_WHAT NEEDS TO BE DONE:_ Copy every line of the data exactly, leaving nothing out.

_COLLECTED MATERIAL:_
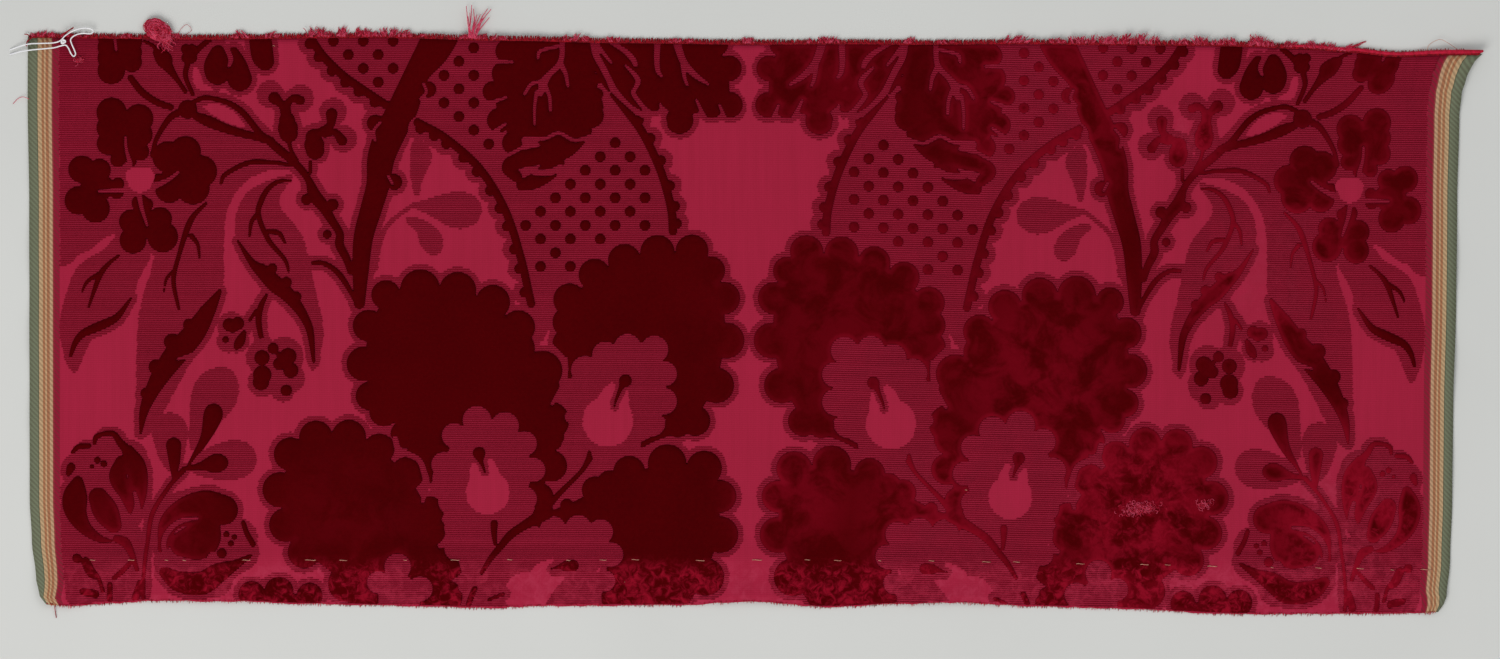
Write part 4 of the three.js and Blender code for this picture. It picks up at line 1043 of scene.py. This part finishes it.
def contour(field):
    """Points where a field of the chart passes 0, and the pairs of them that a cell joins."""
    inside = field < 0
    flat = inside[:, :-1] != inside[:, 1:]
    tall = inside[:-1] != inside[1:]
    number = np.full((2, *field.shape), -1)
    number[0, :, :-1][flat] = np.arange(flat.sum())
    number[1, :-1][tall] = flat.sum() + np.arange(tall.sum())

    def crossing(start, end):
        share = np.clip(start / (start - end), NEAREST_CROSSING, 1 - NEAREST_CROSSING)
        return share * CHART_PITCH

    row, column = np.nonzero(flat)
    over = crossing(field[row, column], field[row, column + 1])
    flat_points = np.stack([chart_u[row, column] + over, chart_v[row, column]], axis=1)
    row, column = np.nonzero(tall)
    down = crossing(field[row, column], field[row + 1, column])
    tall_points = np.stack([chart_u[row, column], chart_v[row, column] + down], axis=1)
    low, high = number[0, :-1, :-1], number[0, 1:, :-1]
    left, right = number[1, :-1, :-1], number[1, :-1, 1:]
    case = inside[:-1, :-1] + 2 * inside[:-1, 1:] + 4 * inside[1:, 1:] + 8 * inside[1:, :-1]
    sides_of = {1: [(left, low)], 2: [(low, right)], 3: [(left, right)], 4: [(right, high)],
                5: [(left, low), (right, high)], 6: [(low, high)], 7: [(left, high)],
                10: [(low, right), (left, high)]}
    pairs = []
    for which in range(1, 15):
        for one, other in sides_of.get(which, sides_of.get(15 - which)):
            here = case == which
            pairs.append(np.stack([one[here], other[here]], axis=1))
    return np.concatenate([flat_points, tall_points]), np.concatenate(pairs)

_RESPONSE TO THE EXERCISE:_
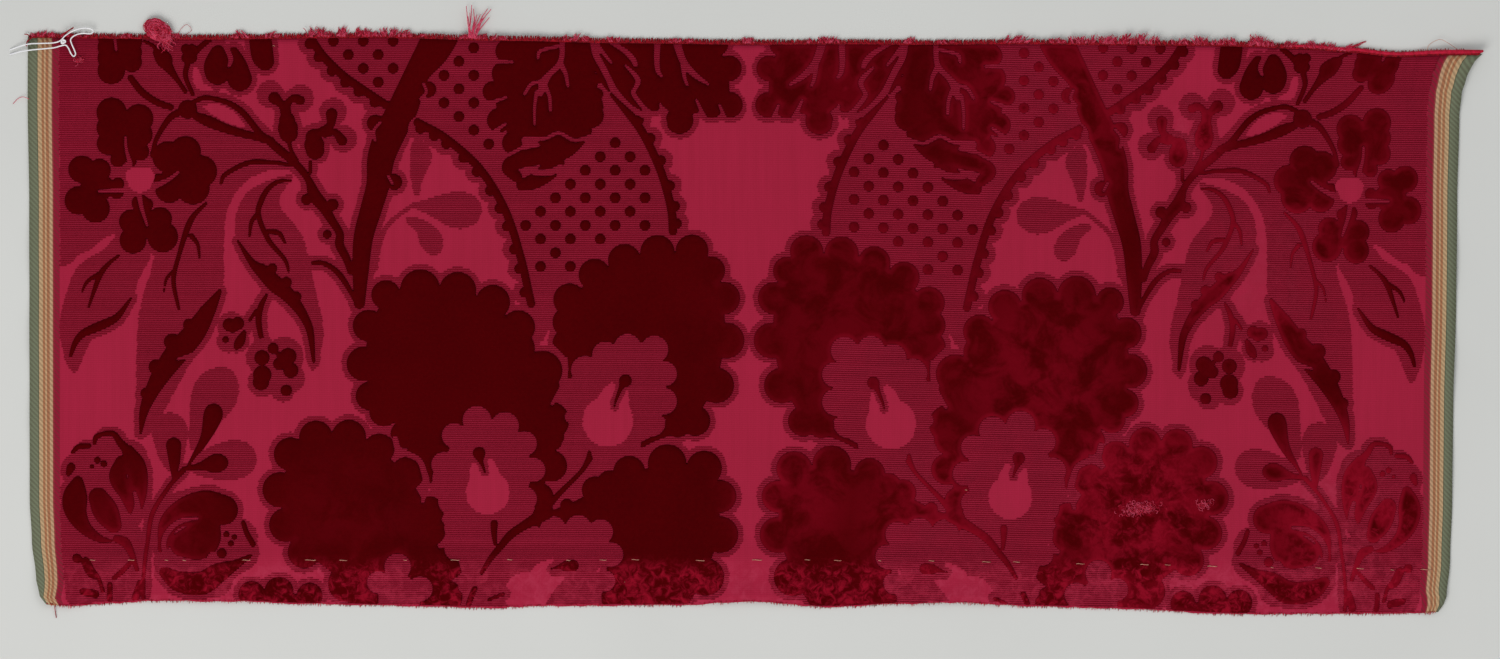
Write part 4 of the three.js and Blender code for this picture. It picks up at line 1043 of scene.py. This part finishes it.
def contour(field):
    """Points where a field of the chart passes 0, and the pairs of them that a cell joins."""
    inside = field < 0
    flat = inside[:, :-1] != inside[:, 1:]
    tall = inside[:-1] != inside[1:]
    number = np.full((2, *field.shape), -1)
    number[0, :, :-1][flat] = np.arange(flat.sum())
    number[1, :-1][tall] = flat.sum() + np.arange(tall.sum())

    def crossing(start, end):
        share = np.clip(start / (start - end), NEAREST_CROSSING, 1 - NEAREST_CROSSING)
        return share * CHART_PITCH

    row, column = np.nonzero(flat)
    over = crossing(field[row, column], field[row, column + 1])
    flat_points = np.stack([chart_u[row, column] + over, chart_v[row, column]], axis=1)
    row, column = np.nonzero(tall)
    down = crossing(field[row, column], field[row + 1, column])
    tall_points = np.stack([chart_u[row, column], chart_v[row, column] + down], axis=1)
    low, high = number[0, :-1, :-1], number[0, 1:, :-1]
    left, right = number[1, :-1, :-1], number[1, :-1, 1:]
    case = inside[:-1, :-1] + 2 * inside[:-1, 1:] + 4 * inside[1:, 1:] + 8 * inside[1:, :-1]
    sides_of = {1: [(left, low)], 2: [(low, right)], 3: [(left, right)], 4: [(right, high)],
                5: [(left, low), (right, high)], 6: [(low, high)], 7: [(left, high)],
                10: [(low, right), (left, high)]}
    pairs = []
    for which in range(1, 15):
        for one, other in sides_of.get(which, sides_of.get(15 - which)):
            here = case == which
            pairs.append(np.stack([one[here], other[here]], axis=1))
    return np.concatenate([flat_points, tall_points]), np.concatenate(pairs)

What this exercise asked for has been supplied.